▸ Work instructions: The records should be written out in full, with nothing altered.

▸ Extracted entries:
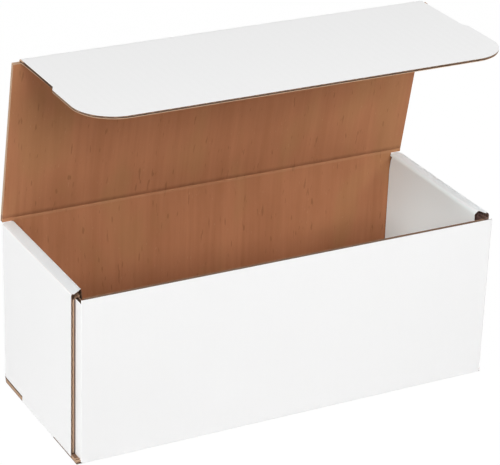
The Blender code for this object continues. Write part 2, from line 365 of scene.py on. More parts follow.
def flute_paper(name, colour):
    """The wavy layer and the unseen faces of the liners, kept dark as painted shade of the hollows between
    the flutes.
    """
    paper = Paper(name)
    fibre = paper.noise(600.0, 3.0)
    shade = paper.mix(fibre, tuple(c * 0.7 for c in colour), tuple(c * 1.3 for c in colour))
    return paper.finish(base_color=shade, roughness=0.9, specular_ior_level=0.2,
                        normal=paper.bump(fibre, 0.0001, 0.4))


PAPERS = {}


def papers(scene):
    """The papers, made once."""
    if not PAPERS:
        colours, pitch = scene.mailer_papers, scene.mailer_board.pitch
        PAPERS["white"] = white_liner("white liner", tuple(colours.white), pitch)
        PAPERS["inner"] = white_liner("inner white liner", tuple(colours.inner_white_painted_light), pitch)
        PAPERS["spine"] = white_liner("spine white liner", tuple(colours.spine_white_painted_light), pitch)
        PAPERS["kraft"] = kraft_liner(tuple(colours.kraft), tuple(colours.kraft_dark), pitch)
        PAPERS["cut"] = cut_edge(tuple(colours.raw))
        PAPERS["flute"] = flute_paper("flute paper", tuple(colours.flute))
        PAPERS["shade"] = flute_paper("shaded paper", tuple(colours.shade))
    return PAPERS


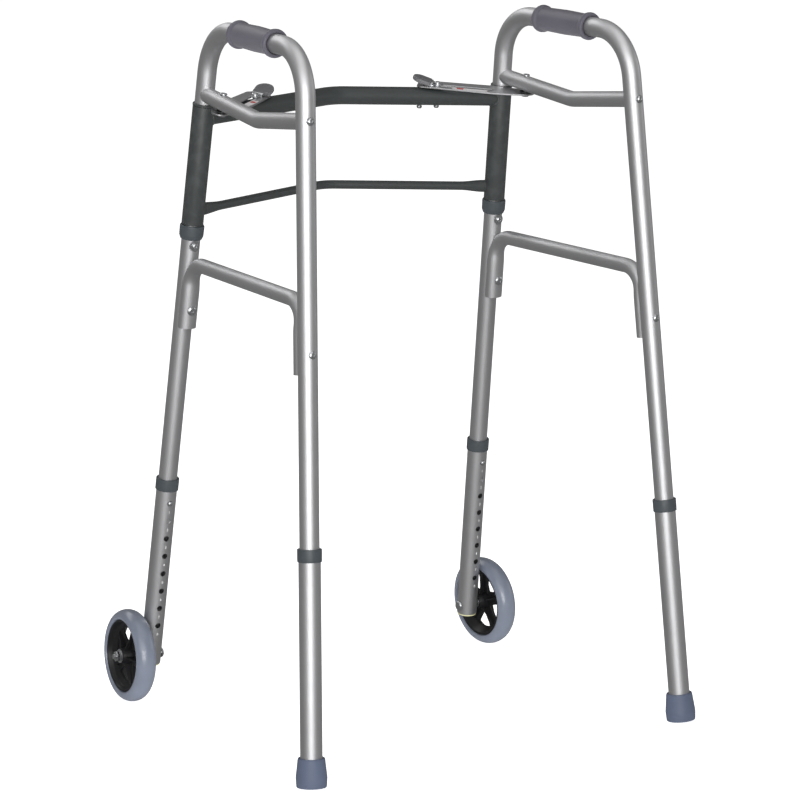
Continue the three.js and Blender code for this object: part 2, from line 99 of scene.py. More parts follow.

▸ Final result:
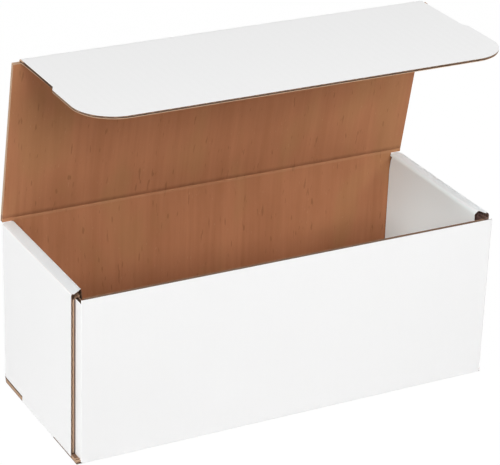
The Blender code for this object continues. Write part 2, from line 365 of scene.py on. More parts follow.
def flute_paper(name, colour):
    """The wavy layer and the unseen faces of the liners, kept dark as painted shade of the hollows between
    the flutes.
    """
    paper = Paper(name)
    fibre = paper.noise(600.0, 3.0)
    shade = paper.mix(fibre, tuple(c * 0.7 for c in colour), tuple(c * 1.3 for c in colour))
    return paper.finish(base_color=shade, roughness=0.9, specular_ior_level=0.2,
                        normal=paper.bump(fibre, 0.0001, 0.4))


PAPERS = {}


def papers(scene):
    """The papers, made once."""
    if not PAPERS:
        colours, pitch = scene.mailer_papers, scene.mailer_board.pitch
        PAPERS["white"] = white_liner("white liner", tuple(colours.white), pitch)
        PAPERS["inner"] = white_liner("inner white liner", tuple(colours.inner_white_painted_light), pitch)
        PAPERS["spine"] = white_liner("spine white liner", tuple(colours.spine_white_painted_light), pitch)
        PAPERS["kraft"] = kraft_liner(tuple(colours.kraft), tuple(colours.kraft_dark), pitch)
        PAPERS["cut"] = cut_edge(tuple(colours.raw))
        PAPERS["flute"] = flute_paper("flute paper", tuple(colours.flute))
        PAPERS["shade"] = flute_paper("shaded paper", tuple(colours.shade))
    return PAPERS


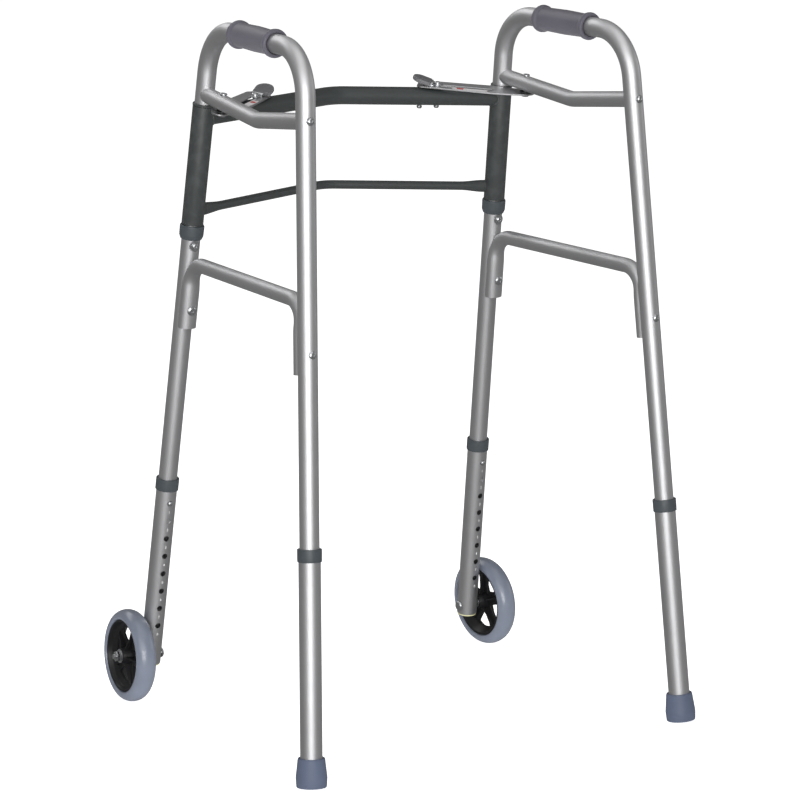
Continue the three.js and Blender code for this object: part 2, from line 99 of scene.py. More parts follow.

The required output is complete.